Yesterday, Dave Thomas wrote an incredible post about the death of "Agile" and the birth of "Agility." Words have never resonated so well with me, and while I don't have to say this for everyone to agree, truer words have never been said about the current landscape of software development. Dave is 100% spot on about everything he wrote. My wife is also incredibly happy to know that my constant complaining about software development has been validated by another breathing human.

While I have never met Dave Thomas, from reading his books (thanks Dave!) and writings I get the impression that he is a pretty nice guy. Unfortunately for you, I'm not. You see, I work incredibly hard at my craft, and if I could live in my parent's basement eating Totino's pizza rolls while making cool open source tools all day long, none of this "Agile" stuff would matter to me. But, alas, it does because I need money and "Agile" is what helps me put up with the disarray that the world of business people is.

But as Dave has so kindly pointed out, my "Agile" and your "Agile" aren't the same thing. My Agile (I'm going to stop quoting it now) is iterating quickly, constantly reflecting and collaborating with the customer to deliver software in a timely manner. Your Agile is name tags, notebooks, seminars, SaaS project management tools and Barney the Dinosaur scratch-and-sniff stickers for all that I know.

The Agile Bait-and-Switch

In my short career I've been on a number of job interviews and have worked on several teams at different companies. Guess what? All of them have claimed they are Agile. I've done my best during the interview process to get a feel for how they work without jeopardizing my candidacy for the job. My only regret is that I should have jeopardized my candidacy more by probing into their interpretation of Agile.

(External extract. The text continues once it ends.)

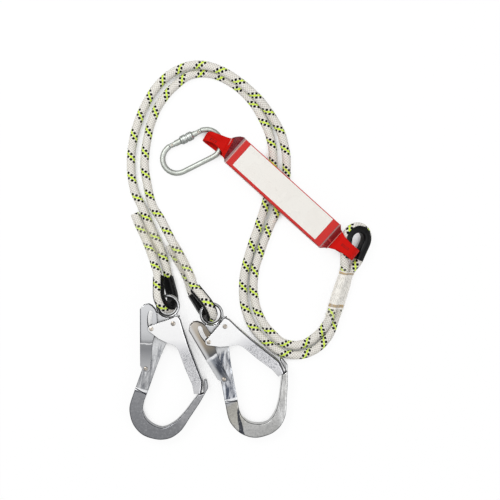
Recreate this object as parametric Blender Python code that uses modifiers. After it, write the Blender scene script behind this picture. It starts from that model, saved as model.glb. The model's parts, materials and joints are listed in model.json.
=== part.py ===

I've been in a three day long sprint planning meeting for a six week "sprint." I've seen user story cards with nothing but "Make dashboard better" written on them by Certified Scrum Masters. It's pathetic. Even more pathetic is that I accepted their job offer, but I didn't know any better. They told me they were Agile, after all.

Organizing Around Tools Instead Of People

The above header is certainly not one of the tenets of the Agile Manifesto. Yet, every time I talk with a so-called Agile company about how they work I get a laundry list of SaaS Web applications. Trello, Basecamp, JIRA, Pivotal -- none of these tools existed when the Agile Manifesto was carved into Kent Beck's chest while he was being forcefully held to an Altair 8080 by the other fifteen Agile Manifesto founders (it's still unclear which founder did the carving).

These tools aren't the solution. Agile doesn't need a solution, it is the solution, or rather a guiding light to the solution for your particular team. These tools are masquerading around pretending to be the solution to people. People that haven't learned what Agile is all about. These people just hit the Wikipedia page for Agile after seeing it mentioned in a job post because their degree in Communications couldn't get them any other gig.

The Path To Happiness

There's probably a person on your team that once raised their hand and said something about building software better. They likely mentioned ideas about building features with higher certainty, less meetings, and more learning. Go find that person. They are likely a member of your local Agile user group. Unlike you, they've taken the time to understand what Agility is all about and they were interested in helping you until your team stared at them like a pack of antelope.

Change starts with us, the bastions of Agility with a capital A. It's our responsibility to inform business leaders and fellow programmers of what agile is. Agile is so simple and beautiful that it is summed up eloquently in a Geocities-esque web page that hasn't changed, ever. The charlatans pimping courses and seminars need to be ostracized. The best advocates of Agility are us: the developers. Developers created the Agile Manifesto, let's carry that torch forward for them.